In den Grafiken sieht man, dass zu den reinen Lohnkosten noch Kosten der Fabrik oben drauf geschlagen werden.
Entsprechend wollte ich in dem Beispiel nur zeigen, dass das Argument der zu teuren Arbeitskräfte in Westeuropa mMn. Vorgeschoben ist
Dem will ich gar nicht widersprechen. Im Gegenteil sprechen viele Gründe dafür, auch wenn die Geschichte bewiesen hat, dass auch in Hochlohnländern absoluter Murks hergestellt wurde, mithin also mit einer solchen Rückverlagerung nicht automatisch die Qualität besser wird.
Die Sollbruchstelle Deiner Argumentation liegt darin, dass sie auf die eine oder andere Weise immer davon ausgeht, dass an mindestens einer Stelle des Prozesses Menschen auf ihren persönlichen Vorteil verzichten müssen, damit es nachhaltig funktioniert. Das kann in Einzelfällen klappen, ist aber in der Makrosicht, die wir dafür betrachten müssen, unrealistisch. Deswegen enden solche Threads auch immer in einer kollektiven Jammerei, wie schlecht die Welt doch ist, wonach man sich im Weltschmerz noch ein Tässchen Jacobs-Kaffee für 5,- pro Pfund im Angebot gönnt, für den der Kaffeebauer für Centbruchteile geschuftet hat.
Bei einer makroökonomischen Sicht ist in Kenntnis der menschlichen Natur eine ethische Betrachtung hin und wieder nützlich. Sie befördert aber keine Prozesse, sondern kann nur zur Linderung von Auswüchsen anregen. Der Mensch in der großen Gruppe bleibt immer an seinem persönlichen Vorteil interessiert, das ist Teil seiner evolutionären Prägung. Und das ist - im Gegensatz zum Vertrauen auf das Gute im Menschen - eine zuverlässige Gesetzmäßigkeit, über die man wirtschaftliche Entwicklung in Regionen, in denen vorher Armut und Hunger durch Mangel an bezahlten Tätigkeiten und Handel herrschte, vielfach nachgewiesen auslösen kann.
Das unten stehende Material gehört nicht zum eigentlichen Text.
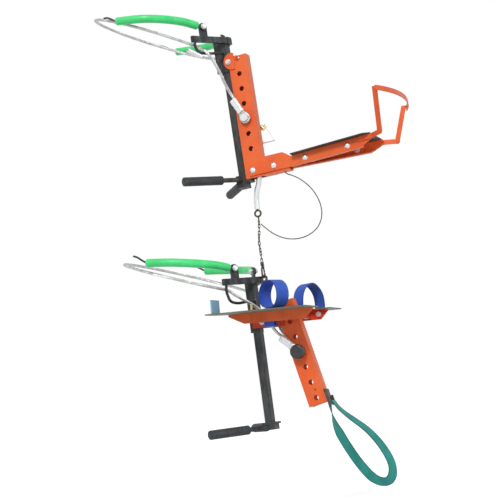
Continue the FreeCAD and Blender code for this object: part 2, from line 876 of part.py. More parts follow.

Im Zeitraffer unseres Themas: Wir bekommen Billgstkleidung, die Herstellerländer bekommen ein wenig Geld, mit dem investiert wird. Wir bekommen hochwertigere Kleidung durch mehr Ausbildung und Infrastruktur in den Herstellerländern, die Herstellerländer bekommen mehr Geld, das sie wieder investieren usw. Alle profitieren und im Zeitablauf profitieren alle immer weniger ungleich. Die Geduld für diesen Zeitablauf, in dem Arbitrageeffekte auf Arbeitsleistungsebene ausgenutzt werden, müssen wir nur alle aufbringen.
Natürlich könnten wir den Rest der Welt von den Privilegien der entwickelten Länder bewusst für immer ausschließen, indem wir alle Produkte unseres Eigenbedarfs auch zu Hochlohnkosten selber herstellen und nur Rohstoffe importieren. Das war, kombiniert mit ein bisschen Raub und Ausbeutung der Grundgedanke der kolonialen Welt. Nur darauf zu schauen, dass es heutzutage Menschen gibt, die für Produkte, die wir kaufen, nach unserer Lebenshaltungsvorstellung extrem gering entlohnt werden, reicht nicht, wenn man nicht auch die Folgen der Alternative für die Menschen in diesen Regionen betrachtet.